Written instruction: What do the lines from the top of the data through the line with "HEAD_DEPTH = 6" say? Quote them exactly and include both ends.

Data segment:
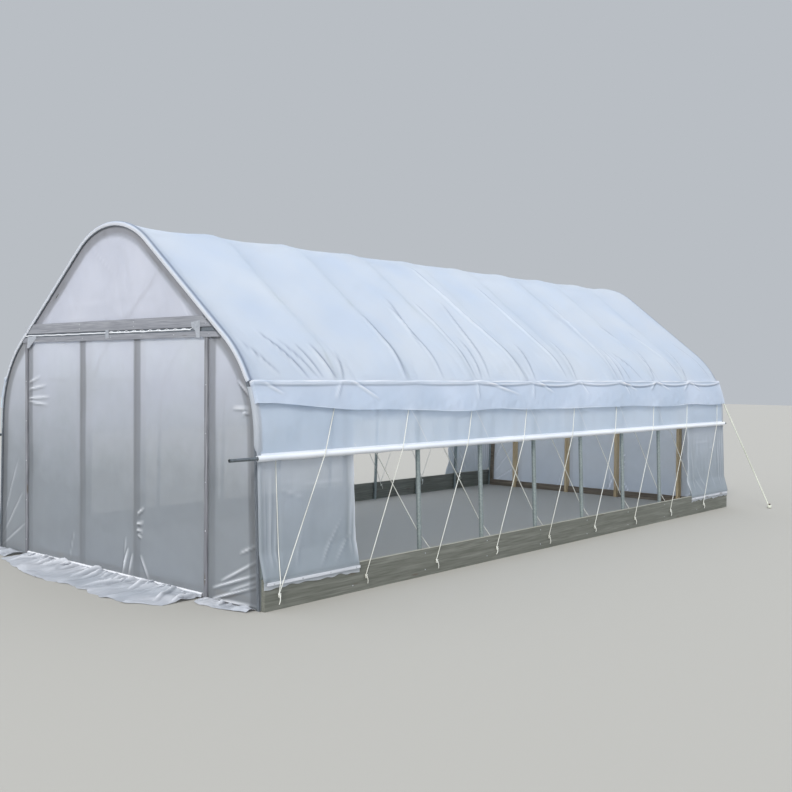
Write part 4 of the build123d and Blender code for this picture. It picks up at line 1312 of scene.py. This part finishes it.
turn = np.linspace(0, 3 * 2 * math.pi, 46)
stake = stay_foot + (STAKE_WRAP, 0, 0)
wound = stake + np.stack([
    -STAKE_WRAP * np.cos(turn), STAKE_WRAP * np.sin(turn), -11 * MM - 5 * MM * turn / math.pi], -1)
loose_end = [wound[-1], (stake[0] - 12 * MM, stake[1] + 60 * MM, 12 * MM),
             (stake[0] - 60 * MM, stake[1] + 110 * MM, 9 * MM)]
turn = np.linspace(0, 1.6 * 2 * math.pi, 26)
top_knot = stay_top + MM * np.stack([15 * np.cos(turn), 4 * np.sin(2 * turn), 15 * np.sin(turn)], -1)
stay = ([stay_top, stay_foot], wound, loose_end, top_knot)
both_stays = [flipped(line, left) for _, left in SIDES for line in stay]
stay_ropes = grown("stay_ropes", lines_mesh("stay_ropes", both_stays), ROPE, radius=STAY_RADIUS * 1.1,
                   lay=110 * MM, step=14 * MM, bend_radius=6 * MM, material=stay_cord)

# %% [markdown]
# ## Small fixings
# Screws hold the battens, the header and the boards, and a bent wire locks the film in its channel.
# Screws are one head put on points by Geometry Nodes, each turned by chance. The wire is a zigzag line
# sent through the pipe tree. Both are drawn a little large, so that they read at this distance.

# %% Screw heads
HEAD_RADIUS = 5.5 * MM
HEAD_DEPTH = 6 * MM           # half of it is in the wood


def screw_tree():
    tree, given = new_tree("heads_on_points", facing="Rotation", seed="Int", material="Material")
    washer, head = [
        add(tree, "GeometryNodeMeshCylinder", {"Vertices": corners, "Radius": radius, "Depth": depth})
        for corners, radius, depth in ((12, HEAD_RADIUS, 1.6 * MM), (6, HEAD_RADIUS * 0.62, HEAD_DEPTH))]
    both = add(tree, "GeometryNodeJoinGeometry", (washer,))
    tree.links.new(head.outputs["Mesh"], both.inputs["Geometry"])
    largest = 3                # the socket's place, because several are named Max
    spin = add(tree, "FunctionNodeRandomValue", {"Seed": given["seed"], largest: math.pi})
    own = add(tree, "FunctionNodeAxisAngleToRotation", {"Axis": (0, 0, 1), "Angle": spin})
    turned = add(tree, "FunctionNodeRotateRotation", (given["facing"], own), rotation_space="LOCAL")
    placed = add(tree, "GeometryNodeInstanceOnPoints", {
        "Points": given["mesh"], "Instance": both, "Rotation": turned})
    close_tree(tree, placed, given["material"])
    return tree


SCREWS = screw_tree()
header_y, batten_y = TRIM_FACE - 19 * MM, TRIM_FACE - 14 * MM
HEADER_ROWS = (2.146, 2.185)
LOWER_RAIL_ROW = 2.0625
LATH_SCREWS = (0.06, 0.35, 0.65, 0.94, LENGTH - 1.0, LENGTH - 0.6, LENGTH - 0.1)
outer_posts = STUD_PLACES[0], STUD_PLACES[-1]
inner_bows = BOW_SPACING * np.arange(1, BOW_COUNT - 1)
end_points = [(x, header_y, z) for x in STUD_PLACES for z in HEADER_ROWS]
end_points += [(x + 0.02, header_y, LOWER_RAIL_ROW) for x in np.arange(-1.35, 1.4, 0.45)]
end_points += [(x, batten_y, z) for x in outer_posts for z in np.arange(0.15, 2.0, 0.38)]
end_points += [(x, batten_y, 24 * MM) for x in np.arange(-1.35, 1.3, 0.30)]
side_points = [(BOARD_OUT, y, z) for y in inner_bows for z in (55 * MM, 200 * MM)]
side_points += [(BATTEN_OUT, y, 202 * MM) for y in LATH_SCREWS]

QUARTER = math.pi / 2
screw_sets = []
for name, points, facing in (
        ("front_screws", end_points, (QUARTER, 0, 0)),
        ("rear_screws", flipped(end_points, rear=True), (-QUARTER, 0, 0)),
        ("right_screws", side_points, (0, QUARTER, 0)),
        ("left_screws", flipped(side_points, left=True), (0, -QUARTER, 0))):
    screw_sets.append(grown(
        name, bare_mesh(name, points), SCREWS, facing=Euler(facing), seed=3, material=bright_plate))

# %% Wire in the lock channels
WIRE_RADIUS = 1.8 * MM
WIRE_WAVE = 75 * MM
WIRE_FACE = TRIM_FACE - 10 * MM - WIRE_RADIUS
BEAD_RADIUS = 5 * MM


def zigzag(length, swing_size):
    """Distance along and swing aside for each corner of a bent wire."""
    corners = int(length / WIRE_WAVE * 4)
    swing = swing_size * np.array([0, 1, 1, 0, -1, -1])[np.arange(corners) % 6]
    return np.linspace(0, length, corners), swing


def arch_wire():
    along, swing = zigzag(2 * HALF_RUN - 0.12, 4.5 * MM)
    x, z = arch(along - HALF_RUN + 0.06, swing)
    return np.stack([x, np.full(len(x), WIRE_FACE), z], -1)


def header_wire():
    along, swing = zigzag(1.24, 7 * MM)
    out = np.full(len(along), WIRE_FACE - 2 * MM)
    return np.stack([along - 0.01, out, CHANNEL_HEIGHT + 4 * MM + swing], -1)


def header_bead():
    """The film's doubled edge, pinched in the channel of the header."""
    x = np.arange(-1.44, 1.16, 25 * MM)
    y = WIRE_FACE + 1.2 * MM * hills(x, 0 * x, 0.12, 111)
    z = CHANNEL_HEIGHT - 1 * MM + 1.6 * MM * hills(x, 0 * x, 0.16, 112)
    return np.stack([x, y, z], -1)


arch_wires, header_wires, header_beads = [], [], []
for end, rear in ENDS:
    for kind, line, radius, material, made in (
            ("arch_wire", arch_wire(), WIRE_RADIUS, dull_channel, arch_wires),
            ("header_wire", header_wire(), WIRE_RADIUS * 1.3, white_wire, header_wires),
            ("header_bead", header_bead(), BEAD_RADIUS, white_wire, header_beads)):
        name = f"{end}_{kind}"
        base = lines_mesh(name, [flipped(line, rear=rear)])
        made.append(grown(name, base, PIPE, radius=radius, sides=8, material=material))

# %% [markdown]
# ## Plates on the header
# The header is pieced from two boards. A folded zinc plate covers the joint, and one more holds each end.
# Each plate is an outline with a rounded lip, so it is cut as a small shape and given thickness and a
# bevel.

# %% Header plates
PLATE_THICKNESS = 2.5 * MM
PLATE_EDGE = 0.9 * MM
# Outlines as (across, height)
PLATES = (
    ((-0.060, 2.052), (-0.008, 2.052), (-0.008, 2.126), (-0.060, 2.126)),
    ((1.150, 2.128), (1.205, 2.088), (1.215, 2.036), (1.262, 2.036), (1.262, 2.172), (1.150, 2.160)),
    ((-1.405, 1.985), (-1.370, 1.985), (-1.235, 2.075), (-1.235, 2.100), (-1.390, 2.092)),
)

plate_points, plate_faces = [], []
for outline in PLATES:
    first = len(plate_points)
    plate_points += [(x, header_y - 1 * MM, z) for x, z in outline]
    plate_faces.append(list(range(first, len(plate_points))))
plates = []
for end, rear in ENDS:
    name = f"{end}_header_plates"
    flat = bare_mesh(name + "_flat", flipped(plate_points, rear=rear), faces=plate_faces)
    plates.append(thickened(name, flat, bright_plate, PLATE_THICKNESS, PLATE_EDGE))

# %% [markdown]
# ## Finish of the CAD pieces
# Boards, rails, channels and pipes keep the shape they have in the frame. Each gets the material of what
# it is, with its grain along the board.

# %% Materials on the frame
frame_finish = {
    "ridge_pipe": zinc, "roll_pipes": dull_pipe, "stakes": rusty_steel, "hip_rails": hip_wood,
    "side_boards_left": side_board_wood, "side_boards_right": side_board_wood,
    "corner_battens": white_batten_wood,
}
for end, rear in ENDS:
    frame_finish |= {
        f"{end}_header": header_wood, f"{end}_rails": plate_wood,
        # The front studs and nailer get dark grey wood, as painted shade
        f"{end}_studs": stud_wood if rear else shaded_stud_wood,
        f"{end}_nailer": plate_wood if rear else shaded_nailer_wood,
        f"{end}_wall_battens": post_batten_wood, f"{end}_film_channels": dull_channel,
    }
for node, material in frame_finish.items():
    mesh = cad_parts[node].data
    mesh.materials.clear()
    mesh.materials.append(material)
print("CAD pieces finished:", len(frame_finish))

# %% [markdown]
# ## What stands for what
# Every new piece rides on the one body of the tunnel, and the CAD pieces that it stands for are hidden.

# %% Riding and replacing
BODY = "root"


def place(piece, slot, *nodes):
    """Put a piece on the body, in the place of these nodes if any. `slot` is not used."""
    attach(piece, BODY)
    if nodes:
        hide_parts(*nodes)


place(roof_sheet, "roof_film", "roof_film")
for side, _ in SIDES:
    place(flaps[side], "side_film", f"hip_flap_{side}")
    place(curtains[side], "side_film", f"curtain_{side}")
for side, panel in corner_panels:
    place(panel, "side_film", f"corner_films_{side}")
for end, _ in ENDS:
    wall, end_gable = walls[f"{end}_wall_sheet"], walls[f"{end}_gable_sheet"]
    place(wall, "wall_film", f"{end}_wall_film")
    place(end_gable, "wall_film", f"{end}_gable_film")
for end, name, trace, skirt in skirts:
    replaced = [] if name == "far" else [f"{end}_skirt"]
    place(skirt, "wall_film", *replaced)
for number, tube in enumerate(bow_tubes, 1):
    place(tube, "galvanised_pipe", f"bow_{number}")
for side, _ in SIDES:
    place(lacing_cords[side], "rope", f"lacing_{side}")
    place(lacing_knots[side], "rope")
place(stay_ropes, "stay_rope", "stays")
for piece in screw_sets + plates + arch_wires + header_wires:
    place(piece, "film_channel")
for bead in header_beads:
    place(bead, "wall_film")

# %% [markdown]
# ## Floor and light
# The tunnel stands on a plain pale floor under an even sky: a world that is brighter overhead, and one
# large soft sun from the front right. The roof faces the sky and comes out brightest, and the end wall
# stays greyer.

# %% Floor
FAR = 60                      # metres out to the floor's edges
floor_mesh = bare_mesh(
    "floor", [(-FAR, -FAR, 0), (FAR, -FAR, 0), (FAR, FAR, 0), (-FAR, FAR, 0)], faces=[(0, 1, 2, 3)])
floor = link(bpy.data.objects.new("floor", floor_mesh))
floor_material, floor_tree, _ = blank("pale_floor")
floor_face = add(floor_tree, "ShaderNodeBsdfPrincipled", {
    "Base Color": linear("#A9A69E"), "Roughness": 0.9})
add(floor_tree, "ShaderNodeOutputMaterial", {"Surface": floor_face})
floor_mesh.materials.append(floor_material)
print("floor:", 2 * FAR, "m wide")

# %% Light
world = bpy.data.worlds.new("even_sky")
bpy.context.scene.world = world
world.use_nodes = True
sky_tree = world.node_tree
sky_tree.nodes.clear()
heading = add(sky_tree, "ShaderNodeTexCoord").outputs["Generated"]
up = add(sky_tree, "ShaderNodeSeparateXYZ", (heading,)).outputs["Z"]
strength = add(sky_tree, "ShaderNodeMapRange", (up, 0.0, 0.9, 0.88, 1.32))
sky = add(sky_tree, "ShaderNodeBackground", {"Color": linear("#EAF1FC"), "Strength": strength})
seen = add(sky_tree, "ShaderNodeBackground", {"Color": linear("#B9BEC4"), "Strength": 1.0})
camera_ray = add(sky_tree, "ShaderNodeLightPath").outputs["Is Camera Ray"]
shown = add(sky_tree, "ShaderNodeMixShader", (camera_ray, sky, seen))
add(sky_tree, "ShaderNodeOutputWorld", {"Surface": shown})

SUN_FROM = Vector((0.42, -0.95, 0.80))
sun = link(bpy.data.objects.new("soft_sun", bpy.data.lights.new("soft_sun", "SUN")))
sun.data.energy = 1.9
sun.data.angle = math.radians(16)
sun.data.color = linear("#FFFBF4")[:3]
sun.rotation_mode = "QUATERNION"
sun.rotation_quaternion = SUN_FROM.to_track_quat("Z", "Y")

bpy.context.scene.view_settings.view_transform = "Standard"
print("sky and sun set")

Final answer:
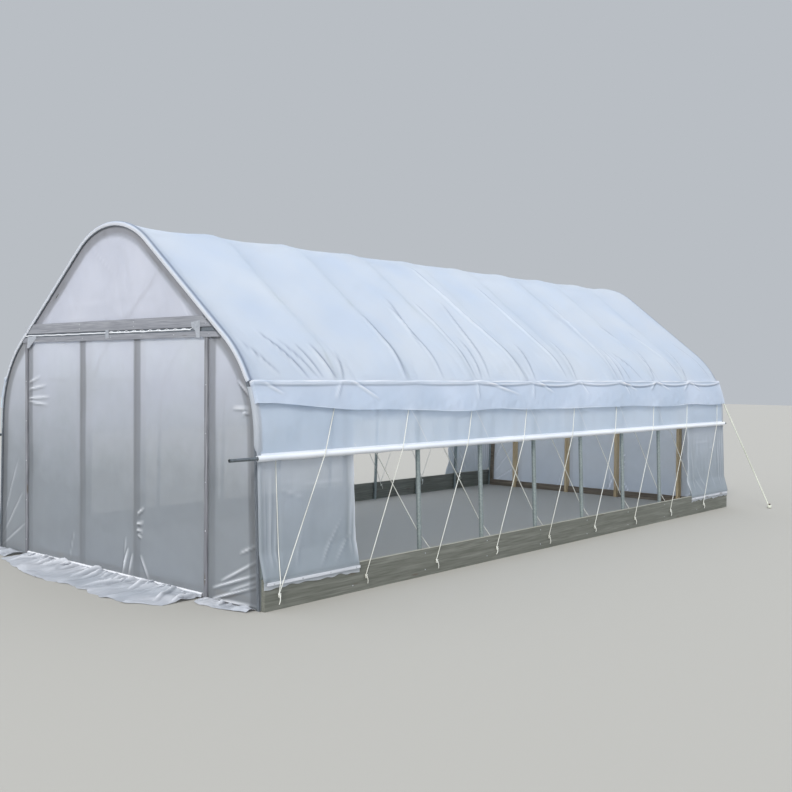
Write part 4 of the build123d and Blender code for this picture. It picks up at line 1312 of scene.py. This part finishes it.
turn = np.linspace(0, 3 * 2 * math.pi, 46)
stake = stay_foot + (STAKE_WRAP, 0, 0)
wound = stake + np.stack([
    -STAKE_WRAP * np.cos(turn), STAKE_WRAP * np.sin(turn), -11 * MM - 5 * MM * turn / math.pi], -1)
loose_end = [wound[-1], (stake[0] - 12 * MM, stake[1] + 60 * MM, 12 * MM),
             (stake[0] - 60 * MM, stake[1] + 110 * MM, 9 * MM)]
turn = np.linspace(0, 1.6 * 2 * math.pi, 26)
top_knot = stay_top + MM * np.stack([15 * np.cos(turn), 4 * np.sin(2 * turn), 15 * np.sin(turn)], -1)
stay = ([stay_top, stay_foot], wound, loose_end, top_knot)
both_stays = [flipped(line, left) for _, left in SIDES for line in stay]
stay_ropes = grown("stay_ropes", lines_mesh("stay_ropes", both_stays), ROPE, radius=STAY_RADIUS * 1.1,
                   lay=110 * MM, step=14 * MM, bend_radius=6 * MM, material=stay_cord)

# %% [markdown]
# ## Small fixings
# Screws hold the battens, the header and the boards, and a bent wire locks the film in its channel.
# Screws are one head put on points by Geometry Nodes, each turned by chance. The wire is a zigzag line
# sent through the pipe tree. Both are drawn a little large, so that they read at this distance.

# %% Screw heads
HEAD_RADIUS = 5.5 * MM
HEAD_DEPTH = 6 * MM           # half of it is in the wood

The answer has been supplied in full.